■ **What you are asked to do**
Copy the data precisely, keeping every character.
'''
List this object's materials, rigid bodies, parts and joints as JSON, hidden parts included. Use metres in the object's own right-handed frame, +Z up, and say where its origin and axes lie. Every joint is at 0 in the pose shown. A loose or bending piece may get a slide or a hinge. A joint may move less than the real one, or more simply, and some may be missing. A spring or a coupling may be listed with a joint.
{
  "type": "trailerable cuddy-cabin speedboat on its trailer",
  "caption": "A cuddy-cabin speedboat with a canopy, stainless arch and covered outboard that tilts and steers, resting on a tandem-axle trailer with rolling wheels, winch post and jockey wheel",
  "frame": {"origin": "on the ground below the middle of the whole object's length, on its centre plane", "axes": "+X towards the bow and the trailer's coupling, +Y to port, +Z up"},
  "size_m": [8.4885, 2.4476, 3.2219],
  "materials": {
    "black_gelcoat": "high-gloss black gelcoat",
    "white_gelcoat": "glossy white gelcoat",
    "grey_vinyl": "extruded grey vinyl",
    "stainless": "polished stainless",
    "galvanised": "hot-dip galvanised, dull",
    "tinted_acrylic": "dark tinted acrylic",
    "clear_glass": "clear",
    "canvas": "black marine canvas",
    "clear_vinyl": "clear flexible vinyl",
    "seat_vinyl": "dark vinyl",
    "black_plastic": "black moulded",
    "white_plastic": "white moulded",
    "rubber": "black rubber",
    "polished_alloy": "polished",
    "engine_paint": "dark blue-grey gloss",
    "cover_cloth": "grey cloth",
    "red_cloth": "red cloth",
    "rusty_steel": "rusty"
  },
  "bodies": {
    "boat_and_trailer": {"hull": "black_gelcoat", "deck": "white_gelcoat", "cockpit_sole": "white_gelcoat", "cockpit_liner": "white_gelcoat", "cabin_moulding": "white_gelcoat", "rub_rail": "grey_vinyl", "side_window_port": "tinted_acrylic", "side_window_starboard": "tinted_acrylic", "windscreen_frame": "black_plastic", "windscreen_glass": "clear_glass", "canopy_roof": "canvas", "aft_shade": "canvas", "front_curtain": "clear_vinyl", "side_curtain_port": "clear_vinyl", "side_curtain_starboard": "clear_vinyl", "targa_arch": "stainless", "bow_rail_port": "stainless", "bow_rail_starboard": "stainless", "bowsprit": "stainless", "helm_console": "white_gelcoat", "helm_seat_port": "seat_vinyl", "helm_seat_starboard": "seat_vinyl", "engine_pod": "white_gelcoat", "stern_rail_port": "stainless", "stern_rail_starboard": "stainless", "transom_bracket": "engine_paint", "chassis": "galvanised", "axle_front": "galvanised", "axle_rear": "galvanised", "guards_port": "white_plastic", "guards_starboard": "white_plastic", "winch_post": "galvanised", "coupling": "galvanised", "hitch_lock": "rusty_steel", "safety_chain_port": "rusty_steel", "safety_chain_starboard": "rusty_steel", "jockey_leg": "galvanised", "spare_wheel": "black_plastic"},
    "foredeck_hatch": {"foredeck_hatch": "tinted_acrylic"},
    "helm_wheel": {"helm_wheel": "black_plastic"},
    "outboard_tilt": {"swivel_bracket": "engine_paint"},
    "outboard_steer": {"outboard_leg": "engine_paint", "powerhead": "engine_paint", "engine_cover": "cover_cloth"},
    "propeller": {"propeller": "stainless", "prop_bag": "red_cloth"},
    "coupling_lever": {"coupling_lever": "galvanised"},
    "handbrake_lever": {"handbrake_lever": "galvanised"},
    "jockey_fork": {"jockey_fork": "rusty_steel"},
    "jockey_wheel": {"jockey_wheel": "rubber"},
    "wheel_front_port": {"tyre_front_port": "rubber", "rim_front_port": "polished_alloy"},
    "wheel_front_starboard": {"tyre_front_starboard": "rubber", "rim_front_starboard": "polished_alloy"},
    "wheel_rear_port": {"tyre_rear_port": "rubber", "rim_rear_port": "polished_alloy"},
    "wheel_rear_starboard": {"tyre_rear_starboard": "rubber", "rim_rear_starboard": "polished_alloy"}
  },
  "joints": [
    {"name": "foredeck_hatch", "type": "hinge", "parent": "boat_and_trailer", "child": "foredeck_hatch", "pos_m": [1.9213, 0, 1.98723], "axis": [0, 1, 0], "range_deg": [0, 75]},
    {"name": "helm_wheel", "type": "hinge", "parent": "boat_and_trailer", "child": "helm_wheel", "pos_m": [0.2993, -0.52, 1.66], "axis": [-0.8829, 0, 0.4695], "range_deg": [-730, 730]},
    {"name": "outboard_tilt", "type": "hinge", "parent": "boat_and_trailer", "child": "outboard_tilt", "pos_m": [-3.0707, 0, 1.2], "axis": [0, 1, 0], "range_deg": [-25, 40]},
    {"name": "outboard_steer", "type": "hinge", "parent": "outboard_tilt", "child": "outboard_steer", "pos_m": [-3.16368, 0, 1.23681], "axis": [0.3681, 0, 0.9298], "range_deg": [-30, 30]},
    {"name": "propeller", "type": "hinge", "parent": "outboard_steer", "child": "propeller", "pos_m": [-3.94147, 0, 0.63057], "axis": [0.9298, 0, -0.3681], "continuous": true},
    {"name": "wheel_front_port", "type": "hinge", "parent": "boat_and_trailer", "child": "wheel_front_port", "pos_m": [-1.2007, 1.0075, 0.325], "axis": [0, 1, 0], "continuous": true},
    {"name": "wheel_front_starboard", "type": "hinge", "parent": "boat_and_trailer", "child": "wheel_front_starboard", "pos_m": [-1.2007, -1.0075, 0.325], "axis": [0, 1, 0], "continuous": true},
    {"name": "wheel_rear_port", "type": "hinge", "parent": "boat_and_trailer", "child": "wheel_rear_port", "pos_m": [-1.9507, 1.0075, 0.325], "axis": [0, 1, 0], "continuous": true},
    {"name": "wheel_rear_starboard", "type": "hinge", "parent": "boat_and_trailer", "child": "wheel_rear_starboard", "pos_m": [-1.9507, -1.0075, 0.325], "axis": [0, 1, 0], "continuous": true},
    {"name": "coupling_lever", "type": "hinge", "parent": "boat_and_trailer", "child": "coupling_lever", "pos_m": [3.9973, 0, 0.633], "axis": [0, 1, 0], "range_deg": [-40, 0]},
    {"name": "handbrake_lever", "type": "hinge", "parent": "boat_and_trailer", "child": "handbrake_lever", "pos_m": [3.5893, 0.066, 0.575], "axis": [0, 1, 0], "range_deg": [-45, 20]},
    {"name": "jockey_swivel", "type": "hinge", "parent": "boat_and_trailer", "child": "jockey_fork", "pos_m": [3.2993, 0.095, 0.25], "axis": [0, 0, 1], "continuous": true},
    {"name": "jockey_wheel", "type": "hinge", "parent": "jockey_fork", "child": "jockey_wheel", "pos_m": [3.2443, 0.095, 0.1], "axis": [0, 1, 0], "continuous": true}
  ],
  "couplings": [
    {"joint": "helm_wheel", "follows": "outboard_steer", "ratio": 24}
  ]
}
'''
■ **Result of the task**
List this object's materials, rigid bodies, parts and joints as JSON, hidden parts included. Use metres in the object's own right-handed frame, +Z up, and say where its origin and axes lie. Every joint is at 0 in the pose shown. A loose or bending piece may get a slide or a hinge. A joint may move less than the real one, or more simply, and some may be missing. A spring or a coupling may be listed with a joint.
{
  "type": "trailerable cuddy-cabin speedboat on its trailer",
  "caption": "A cuddy-cabin speedboat with a canopy, stainless arch and covered outboard that tilts and steers, resting on a tandem-axle trailer with rolling wheels, winch post and jockey wheel",
  "frame": {"origin": "on the ground below the middle of the whole object's length, on its centre plane", "axes": "+X towards the bow and the trailer's coupling, +Y to port, +Z up"},
  "size_m": [8.4885, 2.4476, 3.2219],
  "materials": {
    "black_gelcoat": "high-gloss black gelcoat",
    "white_gelcoat": "glossy white gelcoat",
    "grey_vinyl": "extruded grey vinyl",
    "stainless": "polished stainless",
    "galvanised": "hot-dip galvanised, dull",
    "tinted_acrylic": "dark tinted acrylic",
    "clear_glass": "clear",
    "canvas": "black marine canvas",
    "clear_vinyl": "clear flexible vinyl",
    "seat_vinyl": "dark vinyl",
    "black_plastic": "black moulded",
    "white_plastic": "white moulded",
    "rubber": "black rubber",
    "polished_alloy": "polished",
    "engine_paint": "dark blue-grey gloss",
    "cover_cloth": "grey cloth",
    "red_cloth": "red cloth",
    "rusty_steel": "rusty"
  },
  "bodies": {
    "boat_and_trailer": {"hull": "black_gelcoat", "deck": "white_gelcoat", "cockpit_sole": "white_gelcoat", "cockpit_liner": "white_gelcoat", "cabin_moulding": "white_gelcoat", "rub_rail": "grey_vinyl", "side_window_port": "tinted_acrylic", "side_window_starboard": "tinted_acrylic", "windscreen_frame": "black_plastic", "windscreen_glass": "clear_glass", "canopy_roof": "canvas", "aft_shade": "canvas", "front_curtain": "clear_vinyl", "side_curtain_port": "clear_vinyl", "side_curtain_starboard": "clear_vinyl", "targa_arch": "stainless", "bow_rail_port": "stainless", "bow_rail_starboard": "stainless", "bowsprit": "stainless", "helm_console": "white_gelcoat", "helm_seat_port": "seat_vinyl", "helm_seat_starboard": "seat_vinyl", "engine_pod": "white_gelcoat", "stern_rail_port": "stainless", "stern_rail_starboard": "stainless", "transom_bracket": "engine_paint", "chassis": "galvanised", "axle_front": "galvanised", "axle_rear": "galvanised", "guards_port": "white_plastic", "guards_starboard": "white_plastic", "winch_post": "galvanised", "coupling": "galvanised", "hitch_lock": "rusty_steel", "safety_chain_port": "rusty_steel", "safety_chain_starboard": "rusty_steel", "jockey_leg": "galvanised", "spare_wheel": "black_plastic"},
    "foredeck_hatch": {"foredeck_hatch": "tinted_acrylic"},
    "helm_wheel": {"helm_wheel": "black_plastic"},
    "outboard_tilt": {"swivel_bracket": "engine_paint"},
    "outboard_steer": {"outboard_leg": "engine_paint", "powerhead": "engine_paint", "engine_cover": "cover_cloth"},
    "propeller": {"propeller": "stainless", "prop_bag": "red_cloth"},
    "coupling_lever": {"coupling_lever": "galvanised"},
    "handbrake_lever": {"handbrake_lever": "galvanised"},
    "jockey_fork": {"jockey_fork": "rusty_steel"},
    "jockey_wheel": {"jockey_wheel": "rubber"},
    "wheel_front_port": {"tyre_front_port": "rubber", "rim_front_port": "polished_alloy"},
    "wheel_front_starboard": {"tyre_front_starboard": "rubber", "rim_front_starboard": "polished_alloy"},
    "wheel_rear_port": {"tyre_rear_port": "rubber", "rim_rear_port": "polished_alloy"},
    "wheel_rear_starboard": {"tyre_rear_starboard": "rubber", "rim_rear_starboard": "polished_alloy"}
  },
  "joints": [
    {"name": "foredeck_hatch", "type": "hinge", "parent": "boat_and_trailer", "child": "foredeck_hatch", "pos_m": [1.9213, 0, 1.98723], "axis": [0, 1, 0], "range_deg": [0, 75]},
    {"name": "helm_wheel", "type": "hinge", "parent": "boat_and_trailer", "child": "helm_wheel", "pos_m": [0.2993, -0.52, 1.66], "axis": [-0.8829, 0, 0.4695], "range_deg": [-730, 730]},
    {"name": "outboard_tilt", "type": "hinge", "parent": "boat_and_trailer", "child": "outboard_tilt", "pos_m": [-3.0707, 0, 1.2], "axis": [0, 1, 0], "range_deg": [-25, 40]},
    {"name": "outboard_steer", "type": "hinge", "parent": "outboard_tilt", "child": "outboard_steer", "pos_m": [-3.16368, 0, 1.23681], "axis": [0.3681, 0, 0.9298], "range_deg": [-30, 30]},
    {"name": "propeller", "type": "hinge", "parent": "outboard_steer", "child": "propeller", "pos_m": [-3.94147, 0, 0.63057], "axis": [0.9298, 0, -0.3681], "continuous": true},
    {"name": "wheel_front_port", "type": "hinge", "parent": "boat_and_trailer", "child": "wheel_front_port", "pos_m": [-1.2007, 1.0075, 0.325], "axis": [0, 1, 0], "continuous": true},
    {"name": "wheel_front_starboard", "type": "hinge", "parent": "boat_and_trailer", "child": "wheel_front_starboard", "pos_m": [-1.2007, -1.0075, 0.325], "axis": [0, 1, 0], "continuous": true},
    {"name": "wheel_rear_port", "type": "hinge", "parent": "boat_and_trailer", "child": "wheel_rear_port", "pos_m": [-1.9507, 1.0075, 0.325], "axis": [0, 1, 0], "continuous": true},
    {"name": "wheel_rear_starboard", "type": "hinge", "parent": "boat_and_trailer", "child": "wheel_rear_starboard", "pos_m": [-1.9507, -1.0075, 0.325], "axis": [0, 1, 0], "continuous": true},
    {"name": "coupling_lever", "type": "hinge", "parent": "boat_and_trailer", "child": "coupling_lever", "pos_m": [3.9973, 0, 0.633], "axis": [0, 1, 0], "range_deg": [-40, 0]},
    {"name": "handbrake_lever", "type": "hinge", "parent": "boat_and_trailer", "child": "handbrake_lever", "pos_m": [3.5893, 0.066, 0.575], "axis": [0, 1, 0], "range_deg": [-45, 20]},
    {"name": "jockey_swivel", "type": "hinge", "parent": "boat_and_trailer", "child": "jockey_fork", "pos_m": [3.2993, 0.095, 0.25], "axis": [0, 0, 1], "continuous": true},
    {"name": "jockey_wheel", "type": "hinge", "parent": "jockey_fork", "child": "jockey_wheel", "pos_m": [3.2443, 0.095, 0.1], "axis": [0, 1, 0], "continuous": true}
  ],
  "couplings": [
    {"joint": "helm_wheel", "follows": "outboard_steer", "ratio": 24}
  ]
}